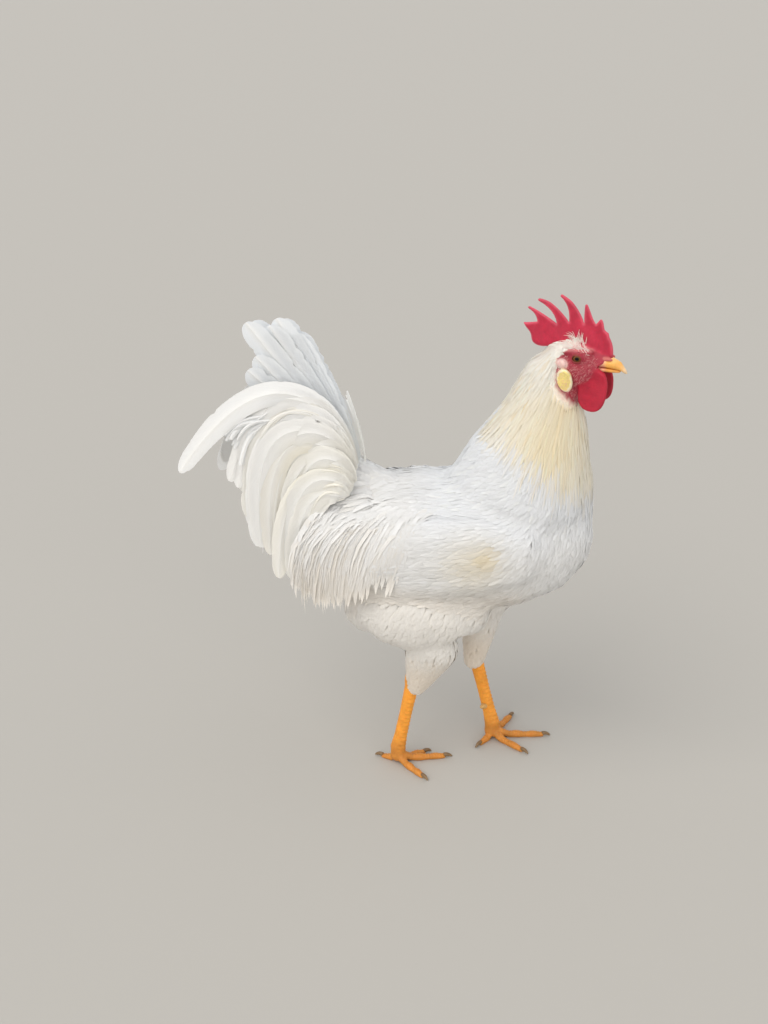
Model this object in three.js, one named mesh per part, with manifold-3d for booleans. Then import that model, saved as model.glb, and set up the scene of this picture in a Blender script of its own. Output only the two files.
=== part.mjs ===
// A life-size White Leghorn cock, standing with its right foot back and its left foot forward.
// Millimetres, +X forward, +Y to the bird's left, +Z up, soles on z = 0.

import * as THREE from "three";
import { mergeVertices } from "three/addons/utils/BufferGeometryUtils.js";
import Module from "manifold-3d";

const wasm = await Module();
wasm.setup();

// ---------------------------------------------------------------- driving dimensions

const GAP = 0.3; // clear space between neighbouring pieces
const HEAD_PIVOT = new THREE.Vector3(112, 0, 475); // where the head turns on the neck
const HEAD_YAW = -15; // degrees, beak turned to the bird's right
const COMB_BASE = 7.5; // thickness of the comb where it meets the skull
const COMB_EDGE = 2.6; // thickness of the comb at its spikes
const EYE_RADIUS = 6.3;
const EYE_PLACE = [17.2, 11.9, 495]; // in the head's own frame
const EARLOBE_SIZE = [7.7, 2.8, 12]; // half sizes
const EARLOBE_PLACE = [7.6, 20.2, 472];
const WATTLE_THICKNESS = 3.4;
const FOOT_RIGHT = [-49, -37]; // where the right ankle stands
const FOOT_LEFT = [53, 25];
const SHANK_DEPTH = 7.4; // half, front to back
const SHANK_WIDTH = 5.6; // half, side to side
const TOE_RADIUS = 4.6;
const BALL_SIZE = [8, 6.8, 9]; // half sizes of the joint where shank and toes meet
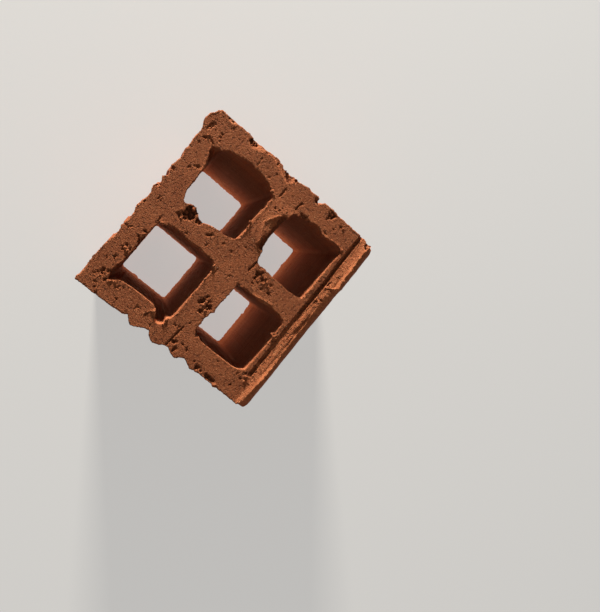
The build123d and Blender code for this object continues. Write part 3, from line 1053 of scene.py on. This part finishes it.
def add_crumbs(x, y, relief):
    """The relief with round crumbs lying on it, each up to the height of its top."""
    for cx, cy, radius, top in CRUMBS:
        near = np.hypot(x - cx, y - cy) < radius * 1.3
        bumpy = radius * (1 + 0.25 * clay_noise(x[near], y[near], top, 0.8, 2))
        dome = np.sqrt(np.clip(bumpy**2 - (x[near] - cx) ** 2 - (y[near] - cy) ** 2, 0, None))
        relief[near] = np.where(dome > 0, np.maximum(relief[near], top - radius + dome), relief[near])
    return relief


print(len(CRUMBS), "crumbs")

# %% Add the layers up
# strengths of the noise that is everywhere, from the widest lumps to the finest
WAVE = 0.09
LUMP = 0.01
SAND = 0.026


def near_relief(x, y, to_rim):
    """Height of the photographed cut face above its plane, and how hollow it is."""
    rough = roughness_at(x, y)
    raised = np.maximum(ridge_relief(x, y), burr_relief(x, y, to_rim))
    relief = scoop_relief(x, y) + facet_relief(x, y) + split_skin(x, y) + flap_relief(x, y)
    relief += raised + WAVE * clay_noise(x, y, 0.0, 12.0, 2)
    relief += LUMP * rough * clay_noise(x, y, 7.0, 2.4, 3, calm=0.7)
    relief += SAND * rough**0.5 * clay_noise(x, y, 11.0, 1.1, 2, calm=0.3)
    layers = [pit_depth(x, y), crack_depth(x, y), hole_depth(x, y), flap_fall(x, y)]
    whole = relief - rounding(to_rim, rim_radius(x, y))
    torn = add_crumbs(x, y, whole - np.maximum.reduce(layers))
    return torn, np.clip(whole - torn, 0, None)


def far_relief(x, y, to_rim):
    """The hidden end: the same unevenness and small pits, with nothing that stands out."""
    relief = WAVE * clay_noise(x, y, 50.0, 13.0, 2) + LUMP * clay_noise(x, y, 57.0, 2.6, 3)
    specks = clay_noise(x, y, 61.0, 1.6, 2)
    hollow = 1.2 * soft_step((specks - 0.42) * 5)
    radius = RIM_ROUND * (1 + 0.6 * clay_noise(x, y, 70.0, 4.0, 2))
    return relief * 0.6 - hollow - rounding(to_rim, radius) - WAVE, hollow


web_x = np.linspace(-30, 30, 7)
web_heights, _ = near_relief(web_x, np.zeros_like(web_x), np.ones_like(web_x))
print("heights along the web", np.round(web_heights, 2))

# %% [markdown]
# ## Points for the cut face
#
# The face needs small triangles where something happens and may have larger ones elsewhere.
# So points are laid out on two grids of triangles, a coarse and a fine one, and a detail test
# chooses between them. A Delaunay triangulation then joins all points, with the five rims as
# fixed edges. The other way, a remesh with voxels, would need the fine size everywhere.

# %% Grids of points
# how far a grid reaches past the brick, and how far a point is nudged, as a share of the spacing
GRID_MARGIN = 3
NUDGE = 0.18


def triangle_grid(spacing, reach, seed):
    """Rows of points on a triangular grid, each nudged a little so that no rows show."""
    row = spacing * math.sqrt(3) / 2
    count = int(2 * reach / row)
    columns = int(2 * reach / spacing)
    j, i = np.mgrid[0:count, 0:columns]
    grid = np.stack([i * spacing + (j % 2) * spacing / 2, j * row], axis=-1).reshape(-1, 2) - reach
    nudge = np.random.default_rng(seed).uniform(-1, 1, grid.shape)
    return grid + nudge * spacing * NUDGE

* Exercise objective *
Output the records above in their entirety, exactly.

* Output *
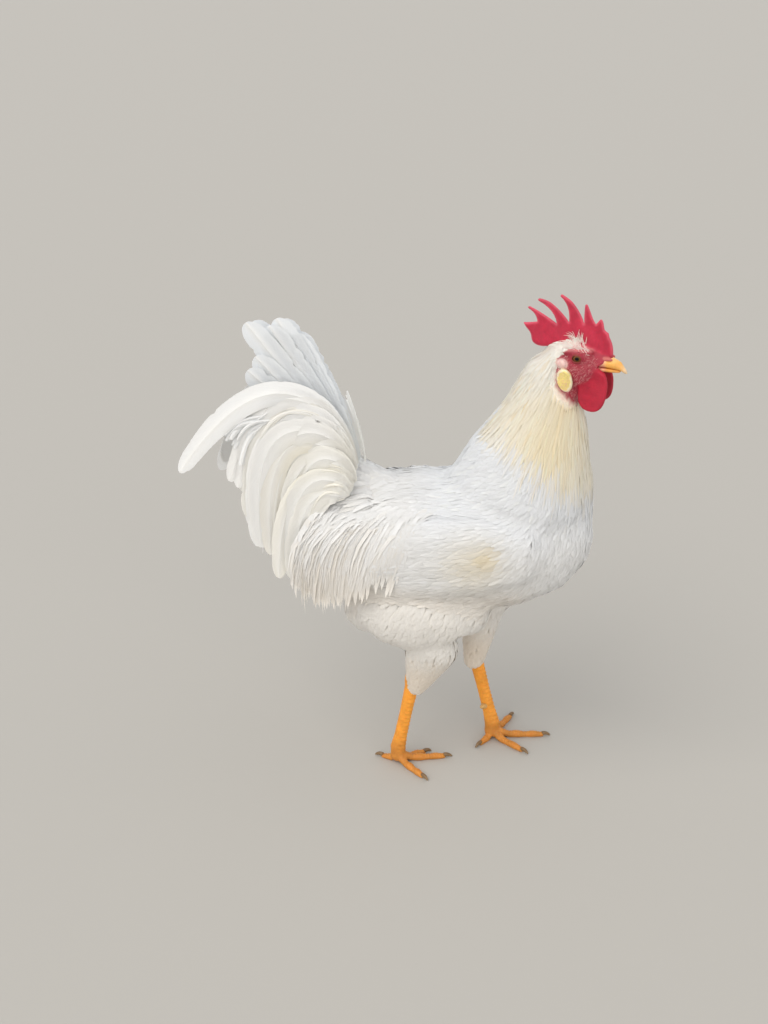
Model this object in three.js, one named mesh per part, with manifold-3d for booleans. Then import that model, saved as model.glb, and set up the scene of this picture in a Blender script of its own. Output only the two files.
=== part.mjs ===
// A life-size White Leghorn cock, standing with its right foot back and its left foot forward.
// Millimetres, +X forward, +Y to the bird's left, +Z up, soles on z = 0.

import * as THREE from "three";
import { mergeVertices } from "three/addons/utils/BufferGeometryUtils.js";
import Module from "manifold-3d";

const wasm = await Module();
wasm.setup();

// ---------------------------------------------------------------- driving dimensions

const GAP = 0.3; // clear space between neighbouring pieces
const HEAD_PIVOT = new THREE.Vector3(112, 0, 475); // where the head turns on the neck
const HEAD_YAW = -15; // degrees, beak turned to the bird's right
const COMB_BASE = 7.5; // thickness of the comb where it meets the skull
const COMB_EDGE = 2.6; // thickness of the comb at its spikes
const EYE_RADIUS = 6.3;
const EYE_PLACE = [17.2, 11.9, 495]; // in the head's own frame
const EARLOBE_SIZE = [7.7, 2.8, 12]; // half sizes
const EARLOBE_PLACE = [7.6, 20.2, 472];
const WATTLE_THICKNESS = 3.4;
const FOOT_RIGHT = [-49, -37]; // where the right ankle stands
const FOOT_LEFT = [53, 25];
const SHANK_DEPTH = 7.4; // half, front to back
const SHANK_WIDTH = 5.6; // half, side to side
const TOE_RADIUS = 4.6;
const BALL_SIZE = [8, 6.8, 9]; // half sizes of the joint where shank and toes meet
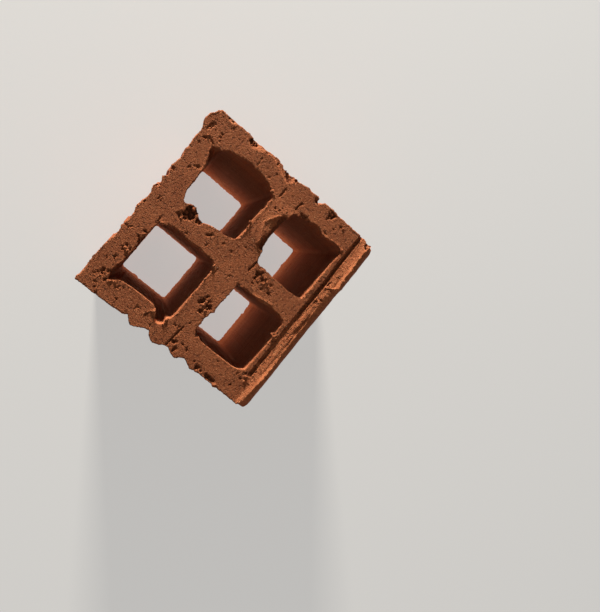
The build123d and Blender code for this object continues. Write part 3, from line 1053 of scene.py on. This part finishes it.
def add_crumbs(x, y, relief):
    """The relief with round crumbs lying on it, each up to the height of its top."""
    for cx, cy, radius, top in CRUMBS:
        near = np.hypot(x - cx, y - cy) < radius * 1.3
        bumpy = radius * (1 + 0.25 * clay_noise(x[near], y[near], top, 0.8, 2))
        dome = np.sqrt(np.clip(bumpy**2 - (x[near] - cx) ** 2 - (y[near] - cy) ** 2, 0, None))
        relief[near] = np.where(dome > 0, np.maximum(relief[near], top - radius + dome), relief[near])
    return relief


print(len(CRUMBS), "crumbs")

# %% Add the layers up
# strengths of the noise that is everywhere, from the widest lumps to the finest
WAVE = 0.09
LUMP = 0.01
SAND = 0.026


def near_relief(x, y, to_rim):
    """Height of the photographed cut face above its plane, and how hollow it is."""
    rough = roughness_at(x, y)
    raised = np.maximum(ridge_relief(x, y), burr_relief(x, y, to_rim))
    relief = scoop_relief(x, y) + facet_relief(x, y) + split_skin(x, y) + flap_relief(x, y)
    relief += raised + WAVE * clay_noise(x, y, 0.0, 12.0, 2)
    relief += LUMP * rough * clay_noise(x, y, 7.0, 2.4, 3, calm=0.7)
    relief += SAND * rough**0.5 * clay_noise(x, y, 11.0, 1.1, 2, calm=0.3)
    layers = [pit_depth(x, y), crack_depth(x, y), hole_depth(x, y), flap_fall(x, y)]
    whole = relief - rounding(to_rim, rim_radius(x, y))
    torn = add_crumbs(x, y, whole - np.maximum.reduce(layers))
    return torn, np.clip(whole - torn, 0, None)


def far_relief(x, y, to_rim):
    """The hidden end: the same unevenness and small pits, with nothing that stands out."""
    relief = WAVE * clay_noise(x, y, 50.0, 13.0, 2) + LUMP * clay_noise(x, y, 57.0, 2.6, 3)
    specks = clay_noise(x, y, 61.0, 1.6, 2)
    hollow = 1.2 * soft_step((specks - 0.42) * 5)
    radius = RIM_ROUND * (1 + 0.6 * clay_noise(x, y, 70.0, 4.0, 2))
    return relief * 0.6 - hollow - rounding(to_rim, radius) - WAVE, hollow


web_x = np.linspace(-30, 30, 7)
web_heights, _ = near_relief(web_x, np.zeros_like(web_x), np.ones_like(web_x))
print("heights along the web", np.round(web_heights, 2))

# %% [markdown]
# ## Points for the cut face
#
# The face needs small triangles where something happens and may have larger ones elsewhere.
# So points are laid out on two grids of triangles, a coarse and a fine one, and a detail test
# chooses between them. A Delaunay triangulation then joins all points, with the five rims as
# fixed edges. The other way, a remesh with voxels, would need the fine size everywhere.

# %% Grids of points
# how far a grid reaches past the brick, and how far a point is nudged, as a share of the spacing
GRID_MARGIN = 3
NUDGE = 0.18


def triangle_grid(spacing, reach, seed):
    """Rows of points on a triangular grid, each nudged a little so that no rows show."""
    row = spacing * math.sqrt(3) / 2
    count = int(2 * reach / row)
    columns = int(2 * reach / spacing)
    j, i = np.mgrid[0:count, 0:columns]
    grid = np.stack([i * spacing + (j % 2) * spacing / 2, j * row], axis=-1).reshape(-1, 2) - reach
    nudge = np.random.default_rng(seed).uniform(-1, 1, grid.shape)
    return grid + nudge * spacing * NUDGE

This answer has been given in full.